# can you put different kinds of millipedes in the same tank?



## xenowhore (Jul 6, 2006)

I was thinking of getting some millipedes of my own. I have a 10 gallon glass tank and I was wondering if I could put differnt kinds of millipedes in it together...


----------



## crashergs (Jul 6, 2006)

*yes*

yes. however u need to consider each individual species habitat.


----------



## Kasha (Jul 6, 2006)

As long as their needs are the same.  So for example, don't put a tropical one in with a desert one.  But a variety of tropical ones would be fine.  Or vice versa.  Make sense?


----------



## crashergs (Jul 6, 2006)

and add a lot of substrate, they prefer more room to dig and tunnel then to walk, but also give them room to move and not be over crowded plus 10 gallons is not much room I'd go with a 15 or 20...
unless u have small  species


----------



## Kasha (Jul 6, 2006)

When I researched getting my first one, I read that the millipede should be able to walk fully stretched out along the length of the tank.  But I agree that unless you get a mix of smaller ones and ones that like to burrow, you may want to just stick to a smaller number of millis.  Or just get 2 large one.  Hope that helps!  Good luck!


----------



## crashergs (Jul 6, 2006)

kasha do you have me blocked or something?


----------



## Kasha (Jul 6, 2006)

umm...I don't think so...I hope not!  How would I be able to tell?


----------



## crashergs (Jul 6, 2006)

because me and you told him virtually the same exact thing :?


----------



## Kasha (Jul 6, 2006)

heheh I guess we did! hehehe!  I was writing my first one while you posted yours, then on the second, I think I read wrong..   or maybe I just had my head up my ass


----------



## xenowhore (Jul 8, 2006)

*eh*

Yeah, I only want like...2 or 3.


----------



## crashergs (Jul 8, 2006)

lol............


----------



## cacoseraph (Jul 9, 2006)

well, i had a couple few different local species together for a little bit, but the last type i added to the cage gassed all the other ones, so i would say it would take a little bit of research first. some millipedes have decently powerful defensive secretions that can kill other bugs if they are trapped in an enclosed cage type situation


----------



## crashergs (Jul 9, 2006)

true...

what kind of local pedes were those caco?


----------



## cacoseraph (Jul 9, 2006)

crashergs said:
			
		

> true...
> 
> what kind of local pedes were those caco?

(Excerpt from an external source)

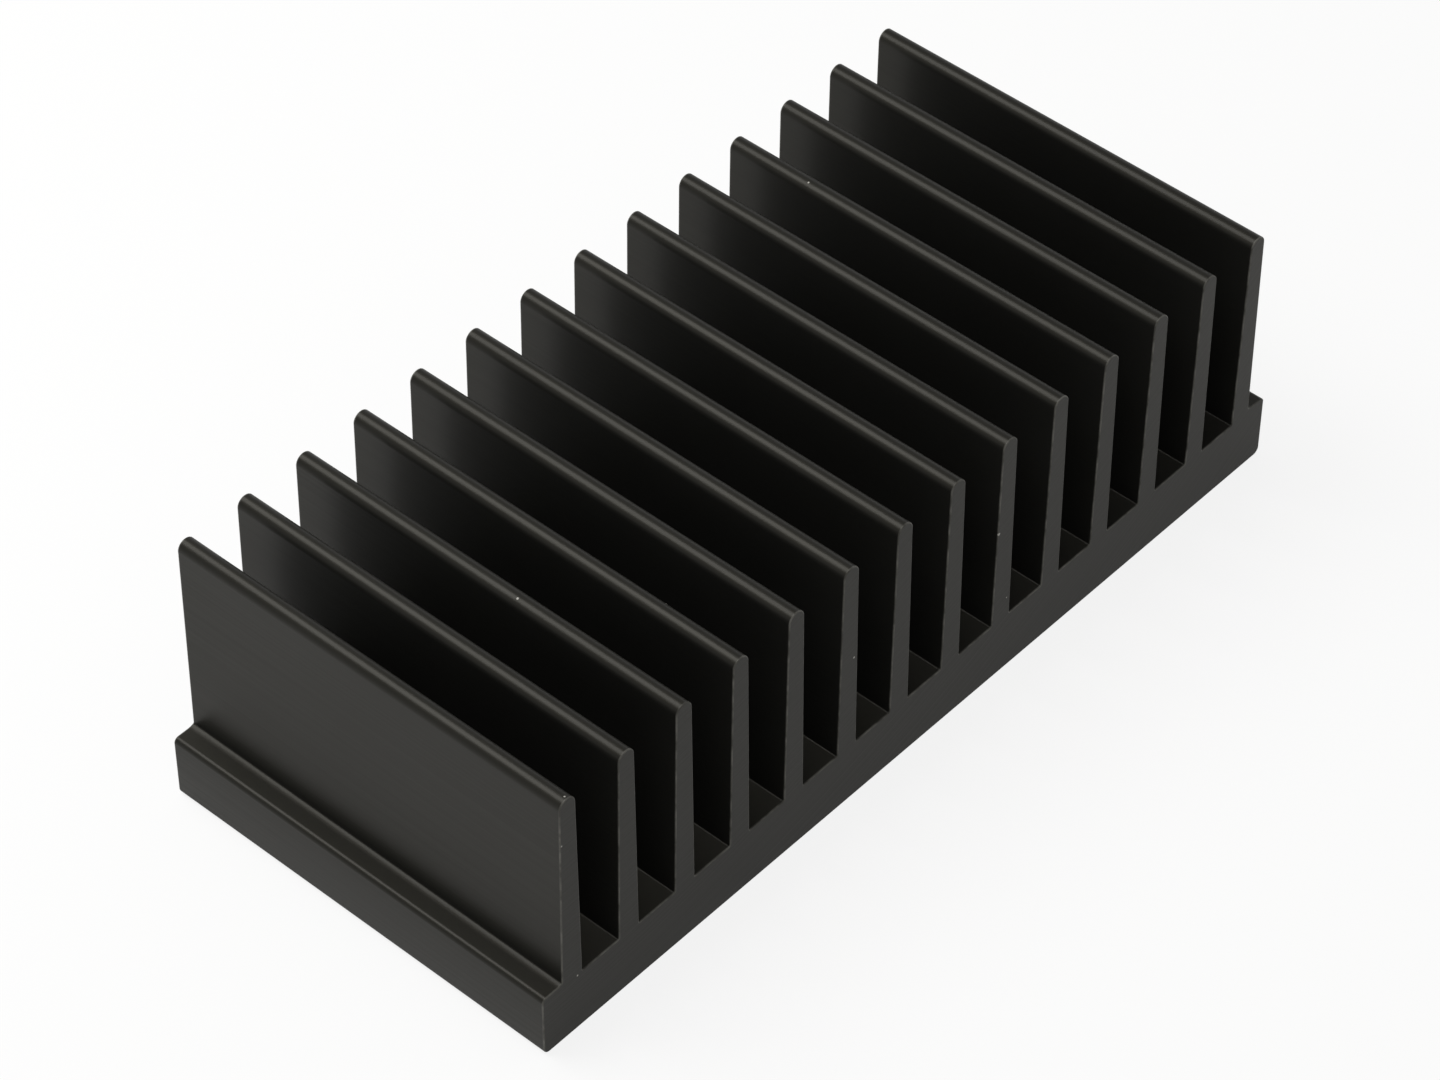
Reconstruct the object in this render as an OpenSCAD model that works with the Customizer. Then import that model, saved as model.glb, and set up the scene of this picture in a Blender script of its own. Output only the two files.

er, brown, blackish, and striped brown.  i don't know beyond that, really not a milli person usually. it was the stripey ones that killed off the other ones


----------



## Bark (Jul 9, 2006)

I placed 3 of the Polydesmida (yellow flat millies) with my AGBs and the yellow guys all died off in a week.  I don't know if the AGB secretions caused it, if I did something wrong, or if it was just bad luck.   

The really little flat red millies seem to get alone fine with the AGBs though.


----------



## Voodooschaaf (Jul 9, 2006)

polydesmids need a different habitat as AGbs, so no wonder they died


----------



## Bark (Jul 9, 2006)

Voodooschaaf said:
			
		

> polydesmids need a different habitat as AGbs, so no wonder they died


Do you have a link to their requirements?  I searched for it before I got them and I didn't see anything aside from that the ones I had are from the US.


----------



## Voodooschaaf (Jul 10, 2006)

Hi Bark,

it is quite difficult to give u a link in which is everything written about the requirements of the polydesmids, I keep Coromus vittatus vittatus for several years now, began with trial and error.
I just can share my eperience if u wish.

Greez,
Shura and the whole bunch


----------



## Bark (Jul 13, 2006)

Voodooschaaf said:
			
		

> Hi Bark,
> 
> it is quite difficult to give u a link in which is everything written about the requirements of the polydesmids, I keep Coromus vittatus vittatus for several years now, began with trial and error.
> I just can share my eperience if u wish.
> ...


If I decide to get more, you'll be the first to know.

Thanks,
-Bark


----------